Há um dos trechos que encontrei anotado que alarma para o fato de homens que preferem agitar pedaços de papel colorido inanimados ao invés de se movimentarem a si mesmos atrás dessa animação. E a crítica do autor, aí, não se reduz apenas ao famoso: “faça o que te faz feliz”, ou então ao consumismo e ao confuso fluxo da modernidade. Ele prossegue e, pelos Vogons, aponta nossa inércia em relação a todo o sistema burocrático que nos é “dado” pelo estado, a nossa preocupação em criar e cuidar de coisas supérfluas ante ao que nos é caro e necessário.
“Não chegam a ser malévolos, mas são mal-humorados, burocráticos, intrometidos e insensíveis. Seriam incapazes de levantar um dedo para salvarem suas próprias avós da Terrível Besta Voraz de Traal sem antes receberem ordens expressas através de um formulário em três vias, enviá-lo, devolvê-lo, pedi-lo de volta, perdê-lo, encontrá-lo de novo, abrir um inquérito a respeito, perdê-lo de novo e finalmente deixá-lo três meses sob um monte de turfa, para depois reciclá-lo como papel para acender fogo.”
E da obra literária do autor da trilogia de cinco, se percebe também uma crítica muito além ao nosso materialismo. É percebido que ele trata a poesia da Terra como a número um dentre as piores do universo. No entanto,essa crítica está explicitamente direcionada a um tipo específico de poesia – inclusive, Adams chega a citar um autor em específico, um conhecido, quando o Guia era um programa de rádio. Digo isso pois desde Aristóteles a Barthes percebemos essa questão do universal do homem no que tange à literatura, e que a obra de arte em si é capaz de proporcionar mudanças e uma elevação do homem – muito por conta de sua função pedagógica e religadora. No entanto, ao lermos o título de um dos poemas do povo que a segunda posição no rank de piores do universo, já conseguimos perceber como e para que grupo em específico se conduz a crítica: “Ode ao pedacinho de massa de vidraceiro verde que eu encontrei no meu sovaco numa manhã de verão”.

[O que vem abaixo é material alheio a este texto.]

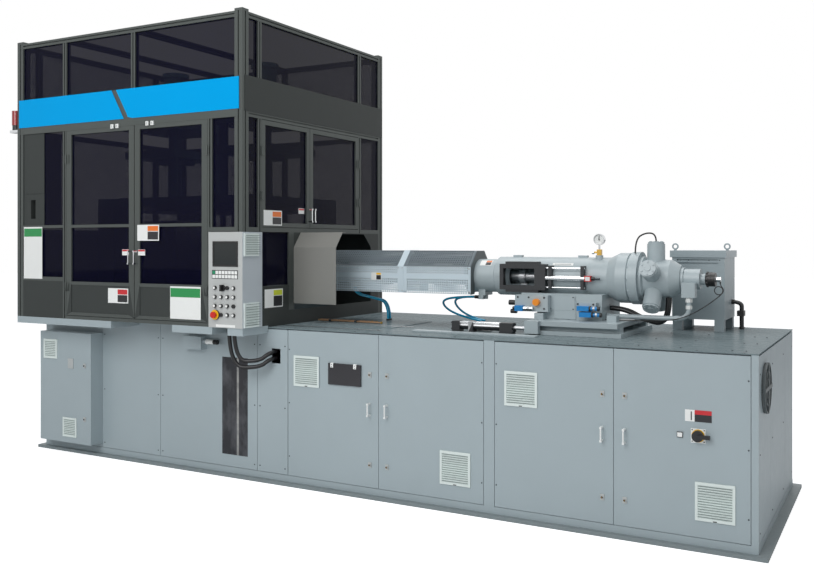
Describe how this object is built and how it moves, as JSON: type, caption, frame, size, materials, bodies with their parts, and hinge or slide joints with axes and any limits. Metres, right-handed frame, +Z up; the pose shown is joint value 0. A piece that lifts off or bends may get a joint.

Bem, lá, “quatro pessoas na plateia morreram de hemorragia interna, e o presidente do Conselho Centro-Galáctico de Marmelada Artística só conseguiu sobreviver roendo uma de suas próprias pernas completamente”. Imagine aqui.
E da poesia, podemos seguir para questões mais profundas, trazidas por Adams: a questão referente a vida, o universo e tudo mais. Aí, o autor provoca-nos o riso por conta do absurdo da resposta dada pelo computador. Mas o que nos importa também é analisar e perceber como durante todo o livro, Douglas Adams ironiza e satiriza as pessoas e suas ações, a política, a burocracia, e que, de certa forma, há uma simplicidade que solucionaria essas “implicâncias” do autor. A resposta está presente muitas vezes na simplicidade. É o que permite, por exemplo, que homens do campo vivam vidas muito mais plenas que alguém inserido e imerso no caos da cidade. Ou que pessoas consigam encontrar paz à noite após trabalhar horas e horas para sustentar a família.
E é aí que a satirização do homem e todo esse tratamento de nós mesmos como inferiores pelos mais diversos seres do universo começa a servir para dar sentido e ao mesmo tempo, permitem que a nossa importância escape em meio à ridicularização. Slartibartfast, o engenheiro planetário, mostra a Arthur que ganhou um prêmio ao fazer as praias da Noruega. No entanto, se a Terra fosse tão desprezível assim, como a narrativa nos mostra, seria realmente possível que se fosse dado um prêmio por alguma característica sua, quaisquer que fosse – além da pior poesia do universo?
Além disso, é descoberto que a Terra fora projetada como computador para descobrir a pergunta que dá resposta a questão relativa da vida o universo e tudo mais. Ou seja, mesmo sendo apenas um computador, o nosso “pálido ponto azul” teria uma imensa importância no que se diz quanto o sentido e significado da existência – o que começa a por em cheque toda a satirização e o argumento de tamanho referente à insignificância do homem perante o universo – também já refutado por C. S. Lewis e Chesterton.
Dessa forma, percebe-se que Douglas Adams não somente consegue criar situações engraçadas ou inesperadas e que chegam a beirar o non-sense, mas traz em sua obra toda uma carga de significado acerca do que é caro – e desprezado – pelo homem embasados em uma crítica voraz que aponta as nossa falhas, manias, a nossa política, a nossa burocracia, a nossa forma de agir frente ao mundo. Porém, toda essa crítica carrega em si a importância do homem para com o planeta, o universo e consigo mesmo, afinal, se não há importância, por que se valeria a pena criticar?
Até mais e obri… não entre em pânico.